Saved entries
====

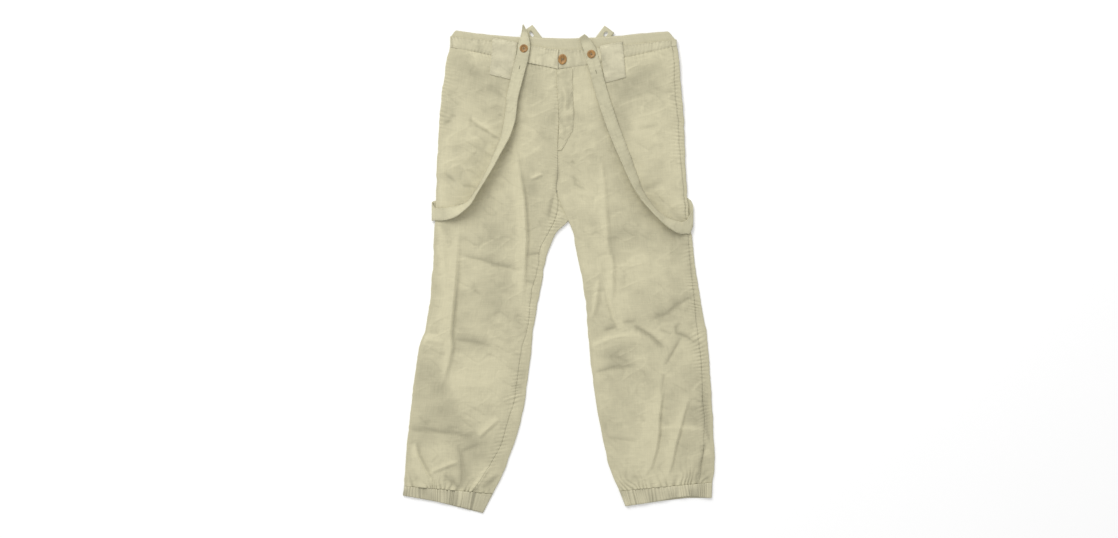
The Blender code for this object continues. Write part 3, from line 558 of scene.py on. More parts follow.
# Creases of the fly placket, in the same columns as those of the legs
PLACKET_CREASES = (
    (-0.0012, 0.0025, 0.004, 1.2, ((0.0270, 0.362), (0.0240, 0.345), (0.0190, 0.322))),
    (0.0009, 0.0030, 0.003, 1.3, ((0.0100, 0.372), (0.0150, 0.350), (0.0130, 0.318))),
    (-0.0008, 0.0030, 0.003, 1.3, ((0.0030, 0.300), (0.0120, 0.290), (0.0240, 0.294))),
    (-0.0009, 0.0030, 0.002, 1.2, ((0.0020, 0.268), (0.0120, 0.262))),
)

# Light of its own that keeps the floor white out to the corners
FLOOR_GLOW = 0.05
FLOOR_REACH = 6.0

# The softbox: place and side
KEY_PLACE = (-1.6, 3.05, 2.95)
KEY_SIZE = 2.6

# Finished grids, kept for the pieces that are laid or sewn on them
GRIDS = {}
def length_setting(label, description, default):
    """A setting in metres."""
    values = {"name": label, "description": description, "default": default}
    return bpy.props.FloatProperty(**values, min=0.0, unit="LENGTH")


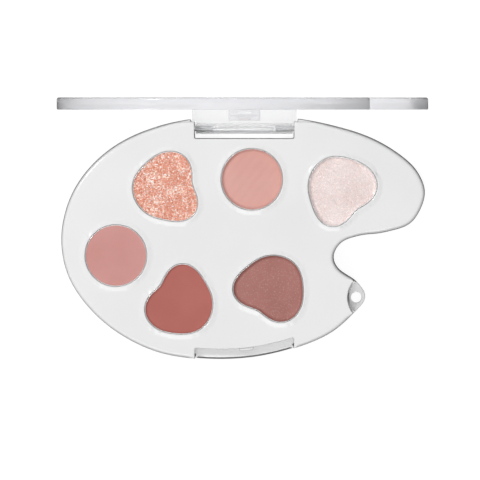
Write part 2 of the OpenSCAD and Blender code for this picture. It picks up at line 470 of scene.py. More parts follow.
def combine(obj, other, operation="UNION"):
    """Joins or cuts one solid with another, and keeps only the result."""
    m = obj.modifiers.new("combine", "BOOLEAN")
    m.object, m.operation, m.solver = other, operation, "EXACT"
    bpy.context.view_layer.update()
    done = bpy.data.meshes.new_from_object(obj.evaluated_get(bpy.context.evaluated_depsgraph_get()))
    obj.modifiers.clear()
    obj.data = done
    bpy.data.objects.remove(other)
    bm = bmesh.new()
    bm.from_mesh(done)
    bmesh.ops.remove_doubles(bm, verts=bm.verts, dist=5e-7)
    bmesh.ops.dissolve_degenerate(bm, edges=bm.edges, dist=5e-7)
    bm.to_mesh(done)
    bm.free()


def on_axis(points):
    """Turns what is drawn along Z so that it lies along the hinge's axis."""
    return np.column_stack([points[:, 2], points[:, 0] + axis_y, points[:, 1] + axis_z])


def rod(x0, x1, r):
    """A round rod along X, on the hinge's axis."""
    skin = Skin()
    unit = round_loop(40)
    low, high = skin.wall(unit * r, unit, [(0, x0), (0, x1)])
    skin.faces += [low.tolist(), high.tolist()]
    return skin.mesh("rod", on_axis)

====

### [GOAL]
Only the lines from the one with "Write part 2" to the one with "return np.column_stack([points[:, 2], points[:, 0]" are wanted; extract them exactly, both ends included.

### [EXPECTED ANSWER]
Write part 2 of the OpenSCAD and Blender code for this picture. It picks up at line 470 of scene.py. More parts follow.
def combine(obj, other, operation="UNION"):
    """Joins or cuts one solid with another, and keeps only the result."""
    m = obj.modifiers.new("combine", "BOOLEAN")
    m.object, m.operation, m.solver = other, operation, "EXACT"
    bpy.context.view_layer.update()
    done = bpy.data.meshes.new_from_object(obj.evaluated_get(bpy.context.evaluated_depsgraph_get()))
    obj.modifiers.clear()
    obj.data = done
    bpy.data.objects.remove(other)
    bm = bmesh.new()
    bm.from_mesh(done)
    bmesh.ops.remove_doubles(bm, verts=bm.verts, dist=5e-7)
    bmesh.ops.dissolve_degenerate(bm, edges=bm.edges, dist=5e-7)
    bm.to_mesh(done)
    bm.free()


def on_axis(points):
    """Turns what is drawn along Z so that it lies along the hinge's axis."""
    return np.column_stack([points[:, 2], points[:, 0] + axis_y, points[:, 1] + axis_z])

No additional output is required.